Webster University freshman Jesse Muñoz did not attend the Banned Books Read-Out held Tuesday, Oct. 2 on the Quad with the intention of reading aloud.

After opening remarks were made,  Muñoz was the first person to approach the caution tape-covered-podium and read in front of several students spread out on the grass in front of him. Matching black T-shirts classified the students as “With the Banned.”

John Watts, instruction and liaison librarian, planned the event in cooperation with associate professor Robin Assner’s first-year seminar, Censored. The event was a celebration of the 30th anniversary of Banned Books Week.

Spanning from Sept. 30 to Oct. 6, Banned Books Week recognizes the significance of having free and open accessibility to information. The involved faculty and students were hopeful that reading passages of banned or commonly challenged books aloud would spread awareness about the harmful nature of censorship.

“I think that it’s natural to want to protect young people from the realities of the world,” Watts said. “However, it gets dangerous when you try to impart this mindset of censorship to an entire community of people who may or may not share the same beliefs that you do.”

Though there were quite a few members of the Webster library faculty in attendance, the Banned Books Read-Out brought more than just the literary community together. Assner’s students are all art students within the same learning community. Adjunct professor Teresa Sweeney and the students of her first-year seminar, Course that Must Not Be Named: An Investigation of Harry Potter, were also in attendance. Muñoz, an acting major, is in Sweeney’s seminar.

Sweeney delivered a dramatic reading of a passage from the seventh book in the Harry Potter Series, “Harry Potter and the Deathly Hallows.” The series has been challenged and destroyed in book burnings over its depiction of magic and witches.

As an artist, Assner is familiar with censorship. She has dealt with people not wanting to show her work in the past because of its content, which commonly contains nudity.

“Some of my work I wouldn’t necessarily show a 3-or 4-year-old, and it’s not like you are going to see it at a bus stop,” Assner said. “But at a gallery, it is your choice to go in and see it, like it is your choice to read the book or not read the book. It’s your decision.”

Assner believes in order for students to make these decisions, they must first know their options and be made aware by the institutions they attend.

“In schools, I feel it is our duty to open students’ minds and allow them opportunities to talk about these issues,” Assner said. “We think, ‘Oh, the old times and the history,’ but this is happening now. We are having these conversations now on a global scale, and I think it is so relevant, especially for a group of young artists.”

As one of the young artists Assner speaks of, Muñoz — though an opponent of censorship — welcomes the controversy.

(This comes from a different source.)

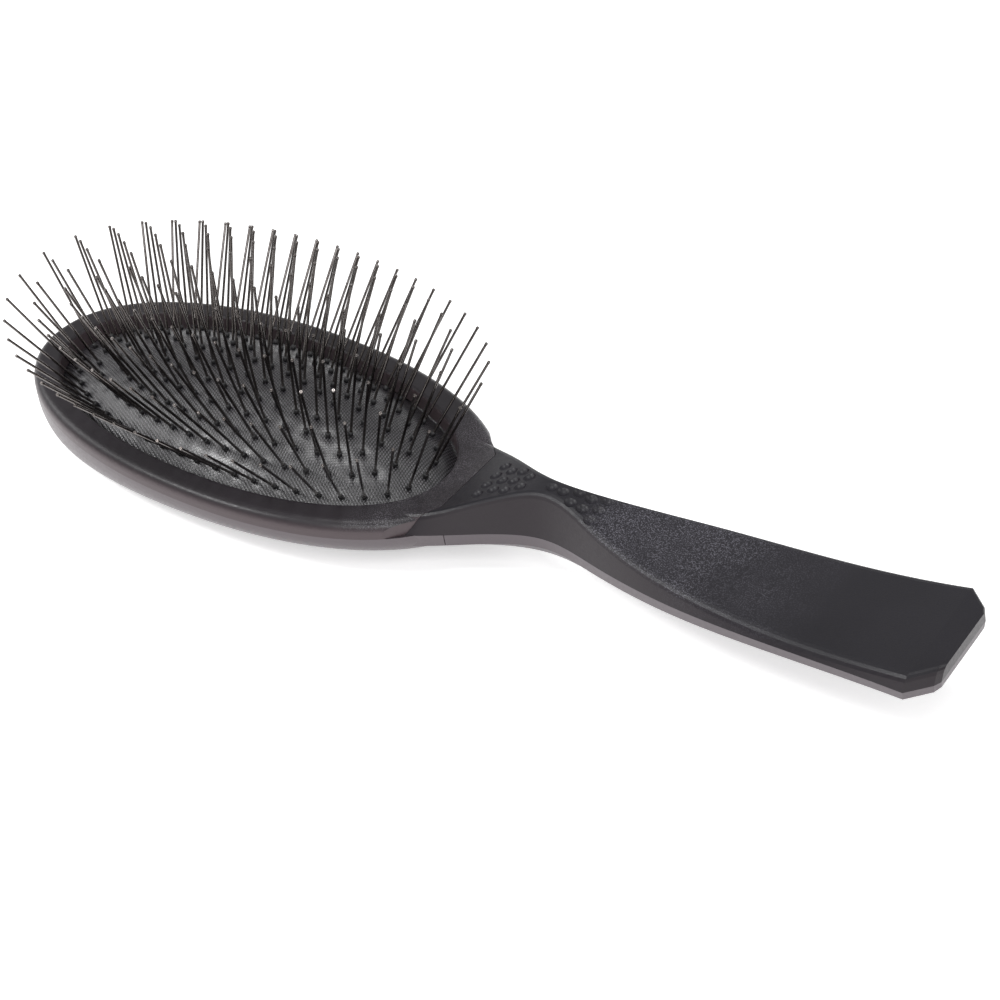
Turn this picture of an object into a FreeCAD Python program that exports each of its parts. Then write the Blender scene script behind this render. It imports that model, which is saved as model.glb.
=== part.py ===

“People are always going to try to censor any type of media, but I think it’s important that there is that issue because it causes discussion and causes people to think,” Muñoz said. “I think that’s a huge part of the creation of art. I think this is probably the first time that as a class, we felt like, ‘You know, this is college,’ and we can kind of openly express these ideas without having a filter.”

 

Teresa Sweeney, instructor of the freshman seminar class Course That Must Not Be Named, reads from book seven of the Harry Potter series, Harry Potter and the Deathly Hallows. This reading comes from Chapter Two: In Memoriam.